**Data excerpt**
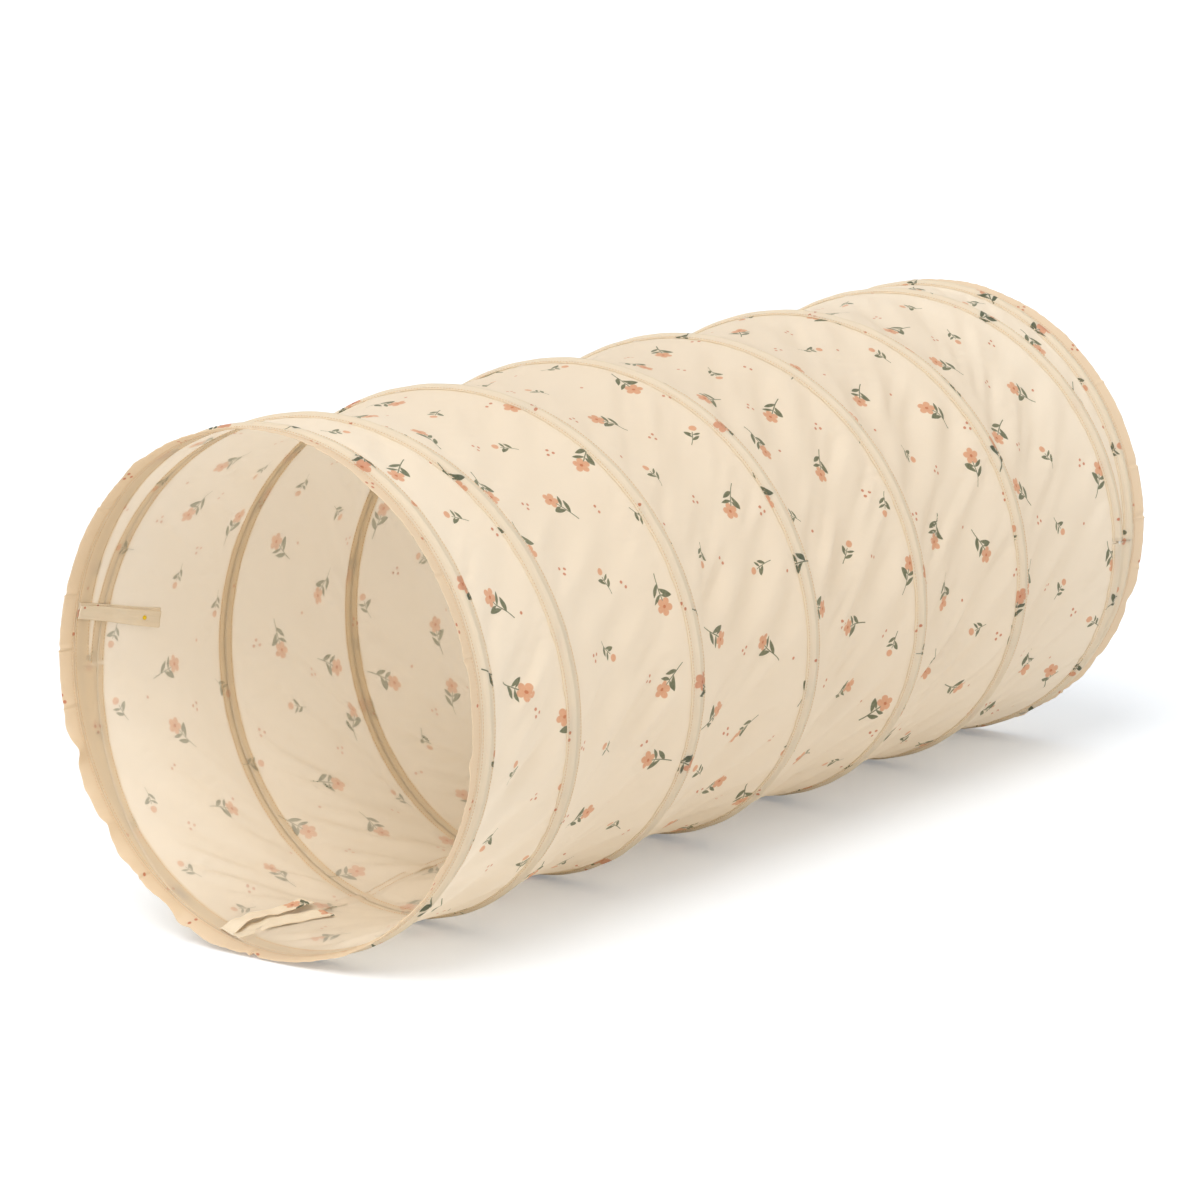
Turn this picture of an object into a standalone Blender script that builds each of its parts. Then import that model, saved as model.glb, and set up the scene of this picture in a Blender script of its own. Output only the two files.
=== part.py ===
"""Pop-up play tunnel: one spring-steel coil sewn to the outside of a cloth tube.

The tunnel lies along X with its near mouth at -X and its lowest casings on the floor, z = 0.
Angles run round the tube from its lowest line: 0 is the floor, a quarter turn is the +Y side.
The coil is right-handed: it leaves the near ring low on the +Y side and climbs that side first.
Every round piece shares the same flats, so that cloth, wire and tape stay parallel.
"""
import math

import bmesh
import bpy
from mathutils import Matrix, Vector

# Overall form
OUTER_DIAMETER = 0.480
OVERALL_LENGTH = 1.156
OPEN_TURNS = 6
FLATS_PER_TURN = 24
FLATS_TO_RING_EXIT = 3.5
DRAW_IN = 0.009

# Cloth, tape and wire
CLEARANCE = 0.0003
CLOTH_THICKNESS = 0.0008
TAPE_THICKNESS = 0.0008
TAPE_WIDTH = 0.0205
WIRE_DIAMETER = 0.003
CLOSE_WOUND_GAP = 0.0006
WIRE_OVERLAP_ANGLE = math.radians(41)

# Mouth hems
HEM_WIDTH = 0.016
HEM_THICKNESS = 0.0016
HEM_FLARE = 0.0026
RUFFLE_HEIGHT = 0.001
RUFFLES_PER_TURN = 5

# Wall strips and their lengthwise lap seam
STRIP_TIP_WIDTH = 0.005
SEAM_ANGLE = math.radians(10.4)
SEAM_WIDTH = 0.009

# Crimped ferrules that close the end rings
FERRULE_LENGTH = 0.016
FERRULE_THICKNESS = 0.0004
FERRULE_ANGLE = math.radians(30)
FERRULE_ARC_STEPS = 5

# Tie tapes and their pin
TIE_WIDTH = 0.018
TIE_LENGTH = 0.1105
TIE_THICKNESS = 0.0008
TIE_LAYER_GAP = 0.0008
TIE_ROWS = 10
TIE_STRIPS = 4
LEFT_TIE_ROOT_ANGLE = math.radians(101.2)
LEFT_TIE_TIP_ANGLE = math.radians(95.5)
LOWER_TIE_ROOT_ANGLE = math.radians(11.8)
LOWER_TIE_TIP_ANGLE = math.radians(6.0)
UPPER_TIE_ROOT_ANGLE = math.radians(13.4)
UPPER_TIE_TIP_ANGLE = math.radians(11.9)
PIN_SETBACK = 0.0217
PIN_HEAD_DIAMETER = 0.0042
PIN_SHANK_DIAMETER = 0.0009
PIN_HOLE_CLEARANCE = 0.0003
PIN_STEPS = 12
CUTTER_STEPS = 12
PIN_HEAD_ARC_STEPS = 6

# Shares of the pieces that carry them
CHANNEL_FOOT_SHARE = 1.0
CHANNEL_ROOF_SHARE = 0.4
PANEL_ROW_SHARES = (0.25, 0.5, 0.75)
LEAST_FLAT_SHARE = 0.3
FORK_STEP_SHARE = 0.05

# Worked-out sizes
FULL_TURN = 2 * math.pi
FLAT_ANGLE = FULL_TURN / FLATS_PER_TURN
OUTER_RADIUS = OUTER_DIAMETER / 2
WIRE_RADIUS = WIRE_DIAMETER / 2
TAPE_ROOF_IN = OUTER_RADIUS - TAPE_THICKNESS
WIRE_LINE = TAPE_ROOF_IN - CLEARANCE - WIRE_RADIUS
TAPE_FOOT_IN = WIRE_LINE - WIRE_RADIUS
WALL_OUTER = TAPE_FOOT_IN - CLEARANCE
WALL_INNER = WALL_OUTER - CLOTH_THICKNESS
LAP_DEPTH = CLOTH_THICKNESS + CLEARANCE
CLOSE_PITCH = WIRE_DIAMETER + CLOSE_WOUND_GAP
FERRULE_RISE = CLEARANCE + FERRULE_THICKNESS
HALF_TAPE = TAPE_WIDTH / 2
COIL_END = OVERALL_LENGTH / 2 - HEM_WIDTH - CLEARANCE - HALF_TAPE - CLOSE_PITCH / 2
COIL_START = -COIL_END
PLANE_STEP = (COIL_END - COIL_START) / OPEN_TURNS
EXIT_ANGLE = FLATS_TO_RING_EXIT * FLAT_ANGLE
RETURN_ANGLE = OPEN_TURNS * FULL_TURN - EXIT_ANGLE
PITCH = (COIL_END - COIL_START) * FULL_TURN / (RETURN_ANGLE - EXIT_ANGLE)
RING_MIDDLE = COIL_START - CLOSE_PITCH / 2
RING_OUTER_EDGE = RING_MIDDLE - HALF_TAPE
RING_INNER_EDGE = RING_MIDDLE + HALF_TAPE
FORK_ANGLE = EXIT_ANGLE + FULL_TURN * (TAPE_WIDTH + CLEARANCE - CLOSE_PITCH / 2) / PITCH
TIP_ANGLE = EXIT_ANGLE - FULL_TURN * (COIL_START - RING_OUTER_EDGE - STRIP_TIP_WIDTH) / PITCH
LAP_HALF_ANGLE = SEAM_WIDTH / 2 / WALL_OUTER
CUT_HALF_ANGLE = CLEARANCE / 2 / WALL_OUTER

CREAM = (0.83, 0.70, 0.52, 1)
CREAM_DOUBLE = (0.76, 0.61, 0.42, 1)
STEEL = (0.46, 0.46, 0.47, 1)
ALUMINIUM = (0.72, 0.72, 0.73, 1)
YELLOW = (0.85, 0.66, 0.05, 1)


def clear_scene():
    for item in list(bpy.data.objects):
        bpy.data.objects.remove(item, do_unlink=True)


def new_collection(name):
    group = bpy.data.collections.new(name)
    bpy.context.scene.collection.children.link(group)
    return group


def new_material(name, colour, roughness, metallic=0.0):
    material = bpy.data.materials.new(name)
    material.use_nodes = True
    shader = material.node_tree.nodes["Principled BSDF"]
    shader.inputs["Base Color"].default_value = colour
    shader.inputs["Roughness"].default_value = roughness
    shader.inputs["Metallic"].default_value = metallic
    material.diffuse_color = colour
    return material


def carrier(name, location, group):
    """An empty that the pieces of one moving group hang from."""
    empty = bpy.data.objects.new(name, None)
    empty.location = location
    group.objects.link(empty)
    return empty


def finish_mesh(mesh, shell):
    bmesh.ops.recalc_face_normals(shell, faces=shell.faces)
    shell.to_mesh(mesh)
    shell.free()
    mesh.shade_smooth()
    mesh.set_sharp_from_angle(angle=math.radians(35))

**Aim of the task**
Go through the listing and copy all of it exactly.

**Result of this task**
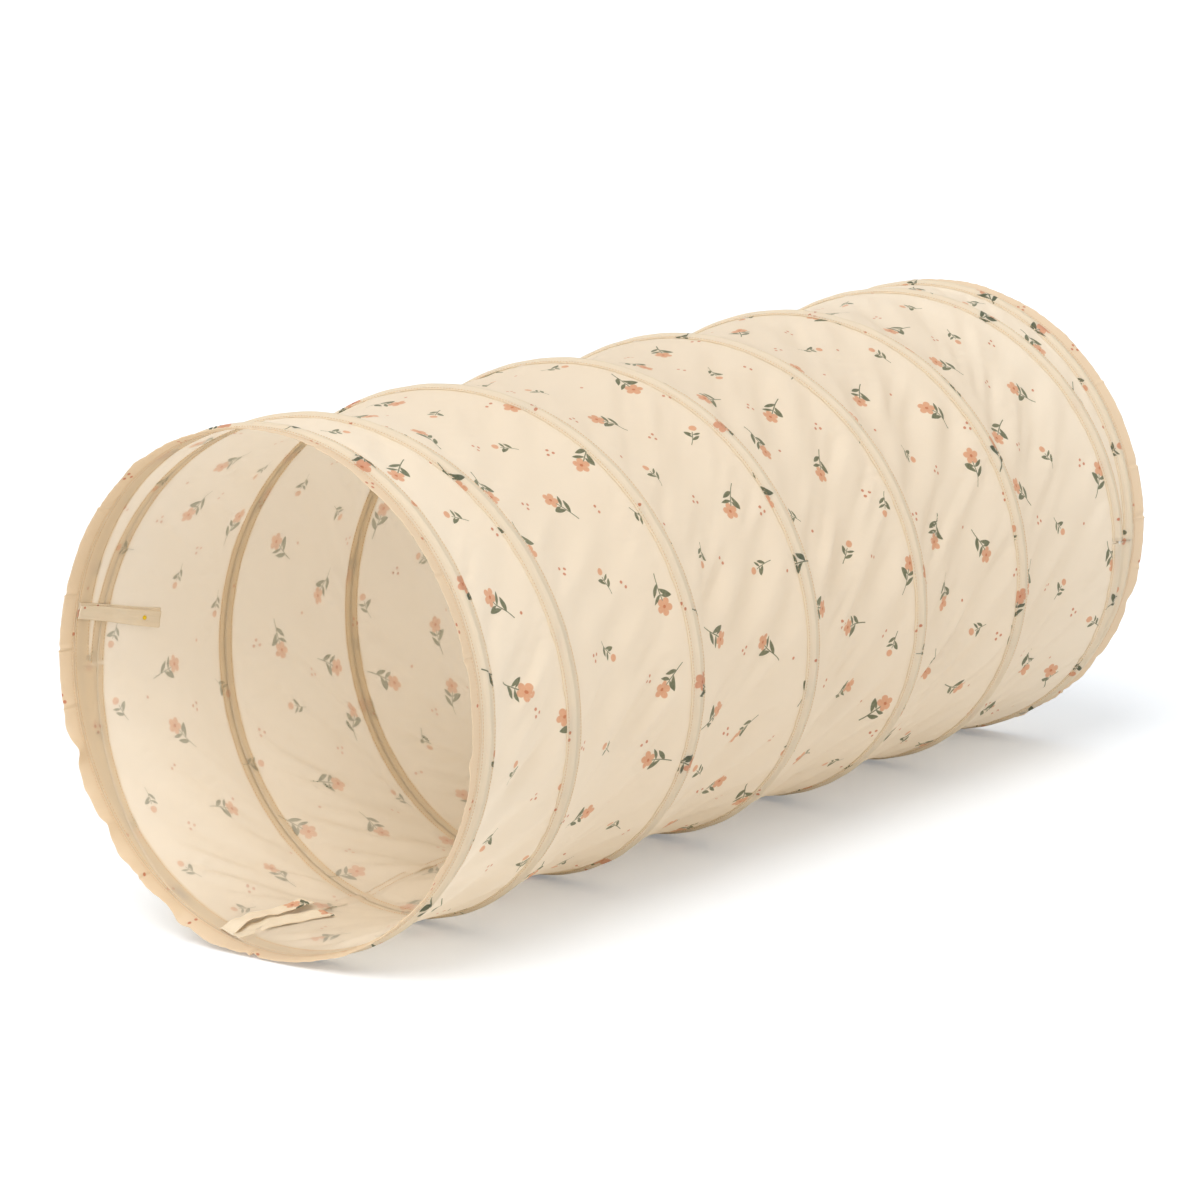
Turn this picture of an object into a standalone Blender script that builds each of its parts. Then import that model, saved as model.glb, and set up the scene of this picture in a Blender script of its own. Output only the two files.
=== part.py ===
"""Pop-up play tunnel: one spring-steel coil sewn to the outside of a cloth tube.

The tunnel lies along X with its near mouth at -X and its lowest casings on the floor, z = 0.
Angles run round the tube from its lowest line: 0 is the floor, a quarter turn is the +Y side.
The coil is right-handed: it leaves the near ring low on the +Y side and climbs that side first.
Every round piece shares the same flats, so that cloth, wire and tape stay parallel.
"""
import math

import bmesh
import bpy
from mathutils import Matrix, Vector

# Overall form
OUTER_DIAMETER = 0.480
OVERALL_LENGTH = 1.156
OPEN_TURNS = 6
FLATS_PER_TURN = 24
FLATS_TO_RING_EXIT = 3.5
DRAW_IN = 0.009

# Cloth, tape and wire
CLEARANCE = 0.0003
CLOTH_THICKNESS = 0.0008
TAPE_THICKNESS = 0.0008
TAPE_WIDTH = 0.0205
WIRE_DIAMETER = 0.003
CLOSE_WOUND_GAP = 0.0006
WIRE_OVERLAP_ANGLE = math.radians(41)

# Mouth hems
HEM_WIDTH = 0.016
HEM_THICKNESS = 0.0016
HEM_FLARE = 0.0026
RUFFLE_HEIGHT = 0.001
RUFFLES_PER_TURN = 5

# Wall strips and their lengthwise lap seam
STRIP_TIP_WIDTH = 0.005
SEAM_ANGLE = math.radians(10.4)
SEAM_WIDTH = 0.009

# Crimped ferrules that close the end rings
FERRULE_LENGTH = 0.016
FERRULE_THICKNESS = 0.0004
FERRULE_ANGLE = math.radians(30)
FERRULE_ARC_STEPS = 5

# Tie tapes and their pin
TIE_WIDTH = 0.018
TIE_LENGTH = 0.1105
TIE_THICKNESS = 0.0008
TIE_LAYER_GAP = 0.0008
TIE_ROWS = 10
TIE_STRIPS = 4
LEFT_TIE_ROOT_ANGLE = math.radians(101.2)
LEFT_TIE_TIP_ANGLE = math.radians(95.5)
LOWER_TIE_ROOT_ANGLE = math.radians(11.8)
LOWER_TIE_TIP_ANGLE = math.radians(6.0)
UPPER_TIE_ROOT_ANGLE = math.radians(13.4)
UPPER_TIE_TIP_ANGLE = math.radians(11.9)
PIN_SETBACK = 0.0217
PIN_HEAD_DIAMETER = 0.0042
PIN_SHANK_DIAMETER = 0.0009
PIN_HOLE_CLEARANCE = 0.0003
PIN_STEPS = 12
CUTTER_STEPS = 12
PIN_HEAD_ARC_STEPS = 6

# Shares of the pieces that carry them
CHANNEL_FOOT_SHARE = 1.0
CHANNEL_ROOF_SHARE = 0.4
PANEL_ROW_SHARES = (0.25, 0.5, 0.75)
LEAST_FLAT_SHARE = 0.3
FORK_STEP_SHARE = 0.05

# Worked-out sizes
FULL_TURN = 2 * math.pi
FLAT_ANGLE = FULL_TURN / FLATS_PER_TURN
OUTER_RADIUS = OUTER_DIAMETER / 2
WIRE_RADIUS = WIRE_DIAMETER / 2
TAPE_ROOF_IN = OUTER_RADIUS - TAPE_THICKNESS
WIRE_LINE = TAPE_ROOF_IN - CLEARANCE - WIRE_RADIUS
TAPE_FOOT_IN = WIRE_LINE - WIRE_RADIUS
WALL_OUTER = TAPE_FOOT_IN - CLEARANCE
WALL_INNER = WALL_OUTER - CLOTH_THICKNESS
LAP_DEPTH = CLOTH_THICKNESS + CLEARANCE
CLOSE_PITCH = WIRE_DIAMETER + CLOSE_WOUND_GAP
FERRULE_RISE = CLEARANCE + FERRULE_THICKNESS
HALF_TAPE = TAPE_WIDTH / 2
COIL_END = OVERALL_LENGTH / 2 - HEM_WIDTH - CLEARANCE - HALF_TAPE - CLOSE_PITCH / 2
COIL_START = -COIL_END
PLANE_STEP = (COIL_END - COIL_START) / OPEN_TURNS
EXIT_ANGLE = FLATS_TO_RING_EXIT * FLAT_ANGLE
RETURN_ANGLE = OPEN_TURNS * FULL_TURN - EXIT_ANGLE
PITCH = (COIL_END - COIL_START) * FULL_TURN / (RETURN_ANGLE - EXIT_ANGLE)
RING_MIDDLE = COIL_START - CLOSE_PITCH / 2
RING_OUTER_EDGE = RING_MIDDLE - HALF_TAPE
RING_INNER_EDGE = RING_MIDDLE + HALF_TAPE
FORK_ANGLE = EXIT_ANGLE + FULL_TURN * (TAPE_WIDTH + CLEARANCE - CLOSE_PITCH / 2) / PITCH
TIP_ANGLE = EXIT_ANGLE - FULL_TURN * (COIL_START - RING_OUTER_EDGE - STRIP_TIP_WIDTH) / PITCH
LAP_HALF_ANGLE = SEAM_WIDTH / 2 / WALL_OUTER
CUT_HALF_ANGLE = CLEARANCE / 2 / WALL_OUTER

CREAM = (0.83, 0.70, 0.52, 1)
CREAM_DOUBLE = (0.76, 0.61, 0.42, 1)
STEEL = (0.46, 0.46, 0.47, 1)
ALUMINIUM = (0.72, 0.72, 0.73, 1)
YELLOW = (0.85, 0.66, 0.05, 1)


def clear_scene():
    for item in list(bpy.data.objects):
        bpy.data.objects.remove(item, do_unlink=True)


def new_collection(name):
    group = bpy.data.collections.new(name)
    bpy.context.scene.collection.children.link(group)
    return group


def new_material(name, colour, roughness, metallic=0.0):
    material = bpy.data.materials.new(name)
    material.use_nodes = True
    shader = material.node_tree.nodes["Principled BSDF"]
    shader.inputs["Base Color"].default_value = colour
    shader.inputs["Roughness"].default_value = roughness
    shader.inputs["Metallic"].default_value = metallic
    material.diffuse_color = colour
    return material


def carrier(name, location, group):
    """An empty that the pieces of one moving group hang from."""
    empty = bpy.data.objects.new(name, None)
    empty.location = location
    group.objects.link(empty)
    return empty


def finish_mesh(mesh, shell):
    bmesh.ops.recalc_face_normals(shell, faces=shell.faces)
    shell.to_mesh(mesh)
    shell.free()
    mesh.shade_smooth()
    mesh.set_sharp_from_angle(angle=math.radians(35))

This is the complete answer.